— START —

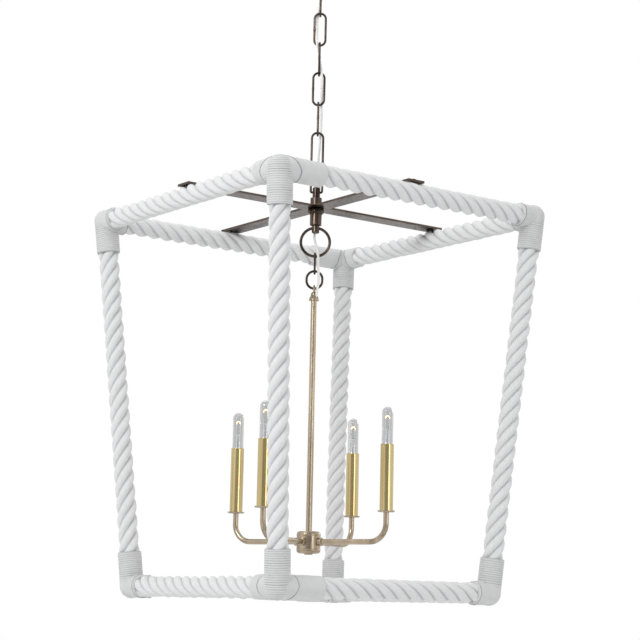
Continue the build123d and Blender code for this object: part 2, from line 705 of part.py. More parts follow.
# each point: along the chain's level direction, across it, and the height; the cord winds in and out of the links
grommet_z = bars_top_z
cord_upper_points = [
    turned_point(*cord_exit, loop_base_bottom + 6.5, chain_turn),
    turned_point(*cord_exit, loop_base_bottom - 12.0, chain_turn),
    turned_point(5.8, 5.7, loop_bottom_z - 4.0, chain_turn),
    turned_point(0.0, 5.3, link_middle_z[0], chain_turn),
    turned_point(-5.6, 5.6, (link_middle_z[0] + link_middle_z[1]) / 2, chain_turn),
    turned_point(-5.4, 0.0, link_middle_z[1], chain_turn),
    turned_point(-5.6, -5.6, (link_middle_z[1] + link_middle_z[2]) / 2, chain_turn),
    turned_point(0.0, -5.4, link_middle_z[2], chain_turn),
    turned_point(5.6, -5.6, (link_middle_z[2] + link_middle_z[3]) / 2, chain_turn),
    turned_point(5.4, 0.0, link_middle_z[3], chain_turn),
    turned_point(5.8, 5.8, (link_middle_z[3] + link_middle_z[4]) / 2, chain_turn),
    turned_point(6.4, 7.4, link_middle_z[4], chain_turn),
    turned_point(5.8, 8.2, (link_middle_z[4] + connector_top_z) / 2 - 12.0, chain_turn),
    turned_point(3.6, 9.4, connector_top_z - 30.0, chain_turn),
    turned_point(1.4, 12.4, connector_top_z - 62.0, chain_turn),
    turned_point(0.0, cord_behind_stem, stem_top_z - 6.0, chain_turn),
    turned_point(0.0, cord_behind_stem, grommet_z, chain_turn),
]
cord_lower_points = [
    turned_point(0.0, cord_behind_stem, grommet_z, chain_turn),
    turned_point(0.0, cord_behind_stem, bars_bottom_z - 22.0, chain_turn),
    turned_point(-1.6, 13.2, stem_bottom_z + 2.0, chain_turn),
    turned_point(-2.4, 3.0, ring_centre_z + 6.0, chain_turn),
    turned_point(3.2, -3.4, ring_centre_z - 11.0, chain_turn),
    turned_point(6.2, -7.2, small_link_middle_z + 13.0, chain_turn),
    turned_point(6.0, -6.6, small_link_middle_z - 8.0, chain_turn),
    turned_point(8.0, -6.4, small_ring_middle_z + 2.0, chain_turn),
    cord_above_entry,
    cord_end,
]
cord_tube(cord_upper_points, "cord_upper")
cord_tube(cord_lower_points, "cord_lower")
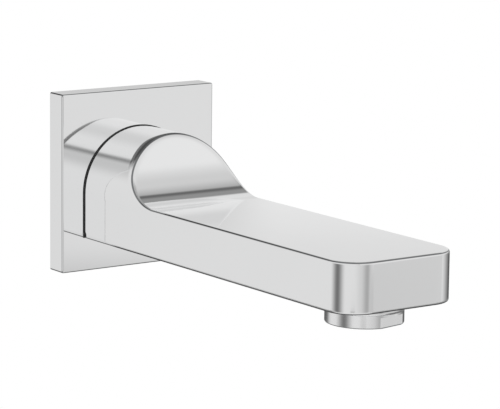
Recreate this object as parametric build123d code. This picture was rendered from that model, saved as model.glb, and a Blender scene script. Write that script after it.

— END —

◆ WRITTEN REQUEST ◆
Go back to the listing above and please repeat it exactly.

◆ OUTPUT ◆
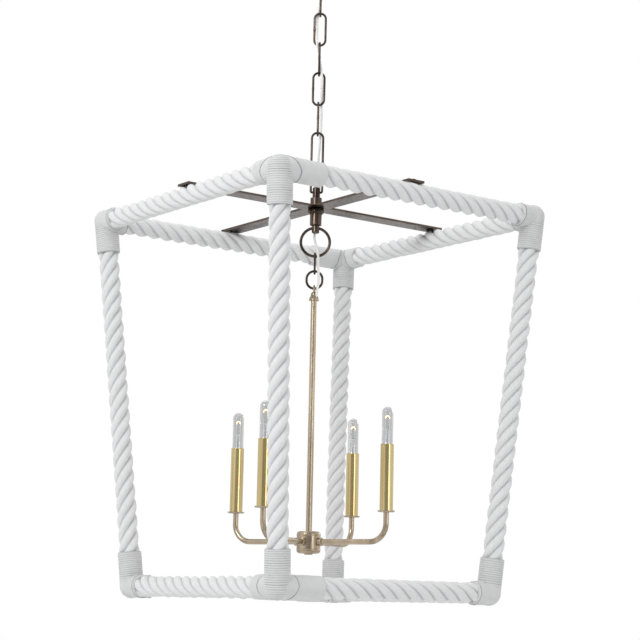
Continue the build123d and Blender code for this object: part 2, from line 705 of part.py. More parts follow.
# each point: along the chain's level direction, across it, and the height; the cord winds in and out of the links
grommet_z = bars_top_z
cord_upper_points = [
    turned_point(*cord_exit, loop_base_bottom + 6.5, chain_turn),
    turned_point(*cord_exit, loop_base_bottom - 12.0, chain_turn),
    turned_point(5.8, 5.7, loop_bottom_z - 4.0, chain_turn),
    turned_point(0.0, 5.3, link_middle_z[0], chain_turn),
    turned_point(-5.6, 5.6, (link_middle_z[0] + link_middle_z[1]) / 2, chain_turn),
    turned_point(-5.4, 0.0, link_middle_z[1], chain_turn),
    turned_point(-5.6, -5.6, (link_middle_z[1] + link_middle_z[2]) / 2, chain_turn),
    turned_point(0.0, -5.4, link_middle_z[2], chain_turn),
    turned_point(5.6, -5.6, (link_middle_z[2] + link_middle_z[3]) / 2, chain_turn),
    turned_point(5.4, 0.0, link_middle_z[3], chain_turn),
    turned_point(5.8, 5.8, (link_middle_z[3] + link_middle_z[4]) / 2, chain_turn),
    turned_point(6.4, 7.4, link_middle_z[4], chain_turn),
    turned_point(5.8, 8.2, (link_middle_z[4] + connector_top_z) / 2 - 12.0, chain_turn),
    turned_point(3.6, 9.4, connector_top_z - 30.0, chain_turn),
    turned_point(1.4, 12.4, connector_top_z - 62.0, chain_turn),
    turned_point(0.0, cord_behind_stem, stem_top_z - 6.0, chain_turn),
    turned_point(0.0, cord_behind_stem, grommet_z, chain_turn),
]
cord_lower_points = [
    turned_point(0.0, cord_behind_stem, grommet_z, chain_turn),
    turned_point(0.0, cord_behind_stem, bars_bottom_z - 22.0, chain_turn),
    turned_point(-1.6, 13.2, stem_bottom_z + 2.0, chain_turn),
    turned_point(-2.4, 3.0, ring_centre_z + 6.0, chain_turn),
    turned_point(3.2, -3.4, ring_centre_z - 11.0, chain_turn),
    turned_point(6.2, -7.2, small_link_middle_z + 13.0, chain_turn),
    turned_point(6.0, -6.6, small_link_middle_z - 8.0, chain_turn),
    turned_point(8.0, -6.4, small_ring_middle_z + 2.0, chain_turn),
    cord_above_entry,
    cord_end,
]
cord_tube(cord_upper_points, "cord_upper")
cord_tube(cord_lower_points, "cord_lower")
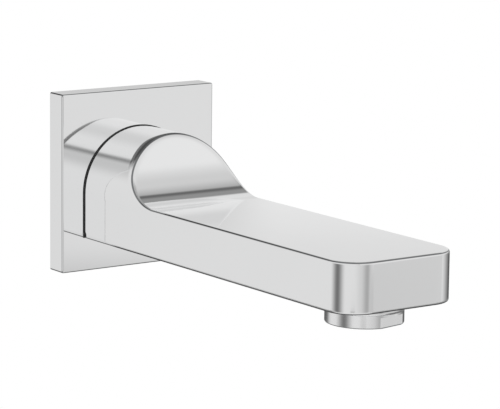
Recreate this object as parametric build123d code. This picture was rendered from that model, saved as model.glb, and a Blender scene script. Write that script after it.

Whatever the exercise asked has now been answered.